Having an epiphany in games is both rewarding and satisfying. When something clicks, you can feel like a genius and this happens regularly in Manifold Garden. Often I would be pondering solutions and then the moment of realization dawns. Although the puzzles are not necessarily difficult, training your brain to view your objective from a different perspective takes time and makes for some memorable moments.

manifold garden top

The game continually develops and calls back gameplay mechanics in order to keep the venture feeling fresh. Uniquely, not only does the answer to your conundrum lie in your surroundings, at times the environment itself is the puzzle. Manipulating the world around you is enthralling and executed to perfection.

Perfection in Design

In true MC Escher fashion, the world is interconnected. In order to transcend the gulf between areas, you can simply walk off the edge which will initiate the mind-bending eternal loop that allows you to access previously unreachable areas. Adding to the dream-like world is the minimalist design, which is polarized by the intricate architecture. This makes the areas fascinating to marvel at. The art style, tranquil soundtrack, and perspective based gameplay blend seamlessly to create a hallucinogenic high which hasn’t been achieved in many other titles.

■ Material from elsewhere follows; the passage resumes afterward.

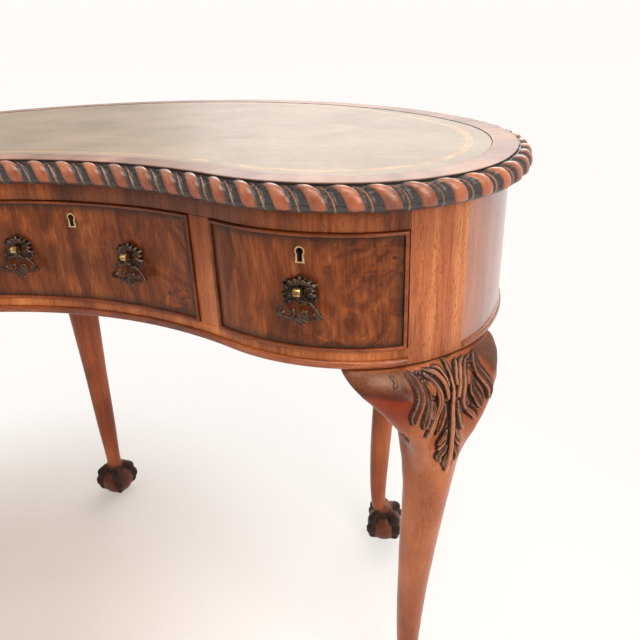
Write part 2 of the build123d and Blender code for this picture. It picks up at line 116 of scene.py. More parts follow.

As you progress, there are hints of a narrative that emerge. Although it is objective and ambiguous due to the lack of dialogue, I believe that this adds to the mystical nature of the game and may spawn debates about its premise and message.

manifold garden mid

Mechanically, the game is flawless and due to the lengthy time in development, there is a high level of polish. There are only a few buttons used in the Manifold Garden, one of which is to run or should I say jog. The general pace that the protagonist moves is a little slow which means you’ll end up playing the entirety of the game holding the trigger and even then, wishing the character would move faster. The core mechanic in the game is to shift gravity, which works incredibly well but the lack of a jump feature can make it frustrating at times. Every so often you may approach a slightly larger step which the protagonist cannot climb, as a result, a complex, gravity altering maneuver ensues in order to overcome the simplest of obstacles.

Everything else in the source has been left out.